As the settlement grows, production chains become more intricate. Grain fields supply mills, mills feed bakeries, and markets distribute bread. Each link supports the next, teaching the player how to sustain momentum. Trade begins on a local scale. Caravans move between storage depots, balancing surplus and demand. The mechanics are simple but satisfying; they lay the groundwork for the global networks hinted at later in the game. Every successful connection feels earned. You see your decisions take shape in visible systems, goods flowing, citizens thriving, and the settlement expanding outward. The satisfaction doesn’t come from spectacle but from control, watching the machinery of a Roman town begin to function as intended. Even at this early point, the title’s theme peace through order, resonates. This phase captures the idea that an empire isn’t just forged by conquest but maintained through structure. Your work as governor is administrative, not martial. The real weapon here is planning. Messages from the imperial capital occasionally arrive, reminding you that you serve the Emperor’s grand vision. Rome expects results, but how you achieve them is up to you.

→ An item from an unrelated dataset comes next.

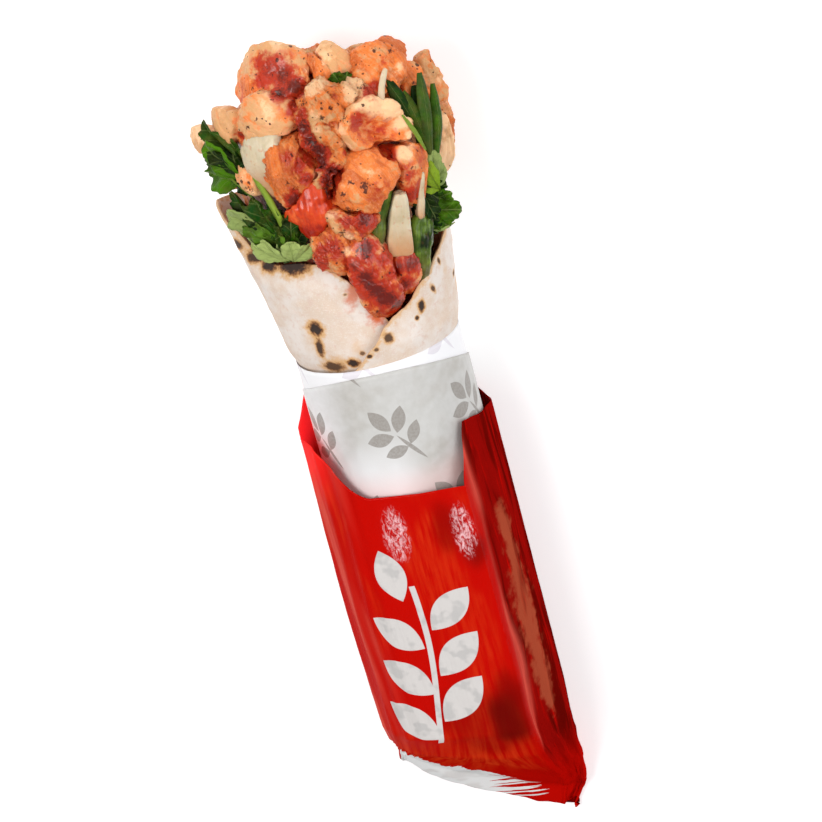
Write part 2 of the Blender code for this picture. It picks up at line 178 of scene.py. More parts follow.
BAG_REDS = {
    "bright": (0.66, 0.038, 0.007),
    "plain": (0.50, 0.003, 0.001),
    "deep": (0.13, 0.002, 0.001),
    "painted_sheen": (0.70, 0.090, 0.062),
    "shaded": (0.27, 0.003, 0.002),
    "brown": (0.38, 0.062, 0.028),
    "inside": (0.95, 0.022, 0.018),
    "gloss_and_painted_highlight": (0.86, 0.52, 0.54),
}
# Painted light: an emission colour that makes the mouth's inner wall shine.
BAG_PAINTED_GLOW = (0.40, 0.010, 0.014)  # daylight through the thin wall at the mouth
SPRIG_FOOT = -35  # the printed sprig's lowest leaves, along the bag in mm
SPRIG_STEP = 16  # from one pair of leaves to the next
SPRIG_SWAY = 0.8  # how far the stem's wave runs on in each step
SPRIG_PHASE = -SPRIG_FOOT * SPRIG_SWAY / SPRIG_STEP
SPRIG_MIDDLE = -5.5  # where the stem stands across the front, in mm
SPRIG_SWING = 3.5  # how far it swings to either side, in mm
BAG_WHITE = (0.62, 0.59, 0.57)
BAG_GHOST = (0.44, 0.43, 0.42)  # where the print is thin
# Painted light: the unprinted band is painted lighter than the printed white, where it turns down and away
# from the lamps.
BAG_BAND_WHITE = (0.80, 0.80, 0.79)
BAG_BAND = 11.0  # width of the white band at the end, in mm


def ease_through(points, at):
    """Value at a place between given points, easing in and out of each."""
    if at <= points[0][0]:
        return points[0][1]
    for (x0, y0), (x1, y1) in zip(points, points[1:]):
        if at <= x1:
            share = (at - x0) / (x1 - x0)
            smooth = 0.5 * share + 0.5 * share * share * (3 - 2 * share)
            return y0 + (y1 - y0) * smooth
    return points[-1][1]


def ramp(low, high, value):
    """0 at low, 1 at high, smooth between, either way round."""
    share = min(1.0, max(0.0, (value - low) / (high - low)))
    return share * share * (3 - 2 * share)


def ridge(value, middle, width):
    """1 on a line, falling to 0 on both sides of it."""
    off = (value - middle) / width
    return math.exp(-off * off)


def rough(x, y, z=0.0):
    """Plain smooth noise between about -1 and 1."""
    return noise.noise(Vector((x, y, z)))


def corner(x, z, radius, first, steps):
    """Points round a quarter circle in the bag's cross-section."""
    angles = [math.radians(first + 90 * step / steps) for step in range(steps + 1)]
    return [(x + radius * math.sin(a), z + radius * math.cos(a)) for a in angles]


def bag_section(left, right, crease, height):
    """The bag's cross-section as (x, z) points, clockwise from the middle of its back."""
    low_left, high_left, low_right = (min(r, height * 0.42) for r in BAG_ROUND)
    drop = BAG_CREASE_DROP * height / BAG_HEIGHT
    spread = BAG_SPREAD * height / BAG_HEIGHT
    return [
        ((left + right) / 2, 0.0),
        *corner(left - spread + low_left, low_left, low_left, 180, 8),
        *corner(left + high_left, height - high_left, high_left, 270, 24),
        ((left + high_left + crease) / 2, height),
        (crease - 3 * drop, height - 0.2 * drop),
        (crease, height - drop),
        (crease + 0.4 * (right - crease), height * 0.8),
        (right - 0.16 * (right - crease), height * 0.64),
        (right, height * 0.5),
        *corner(right - low_right, low_right, low_right, 90, 16),
    ]


def mouth_section():
    """The cross-section at the mouth."""
    return bag_section(*(size * MM for size in BAG_MOUTH))


def bag_rim(x, z):
    """Place along Y of the bag's cut edge."""
    return ease_through(BAG_RIM_LEFT if x < 0 else BAG_RIM_RIGHT, z / MM) * MM


def bag_row(y):
    """Corner points of the section at a place along Y between the mouth's foot and the end."""
    for low, high in zip(BAG_STATIONS, BAG_STATIONS[1:]):
        if y >= high[0] - 1e-6:
            part = (y - low[0]) / (high[0] - low[0])
            mixed = [a + (b - a) * part for a, b in zip(low, high)]
            section = bag_section(*(size * MM for size in mixed[1:5]))
            return [Vector((x, y * MM - mixed[5] * x, z)) for x, z in section]
    raise ValueError("row beyond the closed end")


def bag_columns():
    """For each stretch of the section: how many columns it is cut into."""
    section = mouth_section()
    stretches = zip(section, section[1:] + section[:1])
    return [max(1, round(math.dist(a, b) / BAG_CELL)) for a, b in stretches]


def fill_between(points, counts):
    """The section's corner points with the columns between them."""
    filled = []
    for count, a, b in zip(counts, points, points[1:] + points[:1]):
        filled += [a.lerp(b, step / count) for step in range(count)]
    return filled


def bag_rows():
    """All rows of the sheet from the mouth's cut edge to the folded end."""
    counts = bag_columns()
    rim = fill_between([Vector((x, bag_rim(x, z), z)) for x, z in mouth_section()], counts)
    foot = fill_between(bag_row(0), counts)
    steps = round(BAG_RIM_LEFT[1][1] * MM / BAG_CELL)
    rows = [[a.lerp(b, step / steps) for a, b in zip(rim, foot)] for step in range(steps)]
    end = BAG_STATIONS[-1][0]
    steps = round(-end * MM / BAG_CELL)
    rows += [fill_between(bag_row(end * step / steps), counts) for step in range(steps + 1)]
    last = rows[-1]
    middle = BAG_STATIONS[-1][4] * MM / 2
    for height, further in BAG_END_FOLD:
        pressed = [(v.x, v.y - further * MM, middle + (v.z - middle) * height) for v in last]
        rows.append([Vector(place) for place in pressed])
    return rows


def bag_relief(around, y, place):
    """How far the paper stands out of its plain shape, in mm, from the place round the bag
    (mm from the front's middle, at the mouth) and along it."""
    low_end = ramp(-50, -85, y)
    folds = 0.0
    for number, (at, depth) in enumerate(BAG_FOLDS):
        wander = 2.2 * rough(number * 7.3, y * 0.013)
        strength = 0.6 + 0.6 * rough(number * 3.1, y * 0.03, 4)
        folds += depth * strength * ridge(around, at + wander, 1.5)
    front = 0.45 * rough(around * 0.035, y * 0.022, 5) * ridge(around, 0, 30)
    gusset = ramp(22, 26, around) * ramp(58, 50, around)
    waves = rough(around * 0.10, y * 0.03, 2) + 0.6 * rough(around * 0.22, y * 0.055, 8)
    dent = math.sin(math.pi * min(1.0, max(0.0, (around - 22) / 30)))
    side = gusset * (1.1 * waves - 1.9 * dent * ramp(-15, -55, y))
    lip = 0.5 * ridge(around, 24.5 + 2.0 * rough(y * 0.02, 3), 1.8) * ramp(30, 0, y)
    crumple = (0.5 + 1.2 * low_end) * abs(rough(place.x * 110, place.y * 75, place.z * 110))
    crumple += 0.30 * (0.3 + low_end) * abs(rough(place.x * 330, place.y * 260, place.z * 330))
    pressed = ramp(-30, -60, y)
    outward = folds + front + lip + side - crumple * (0.35 + 0.65 * pressed)
    return max(outward, -BAG_SINK if pressed < 0.01 else -BAG_SINK - 4 * pressed)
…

The tone remains calm and procedural, fitting the promise of Pax Romana: a world ruled by roads, trade, and governance rather than swords.

The Promise Ahead

By the end of this opening section, your settlement stands complete as a functioning Roman town built from nothing but ambition and stone. The roads connect, the granaries are stocked, and your people thrive. It’s not yet an empire, but it feels like the beginning of one.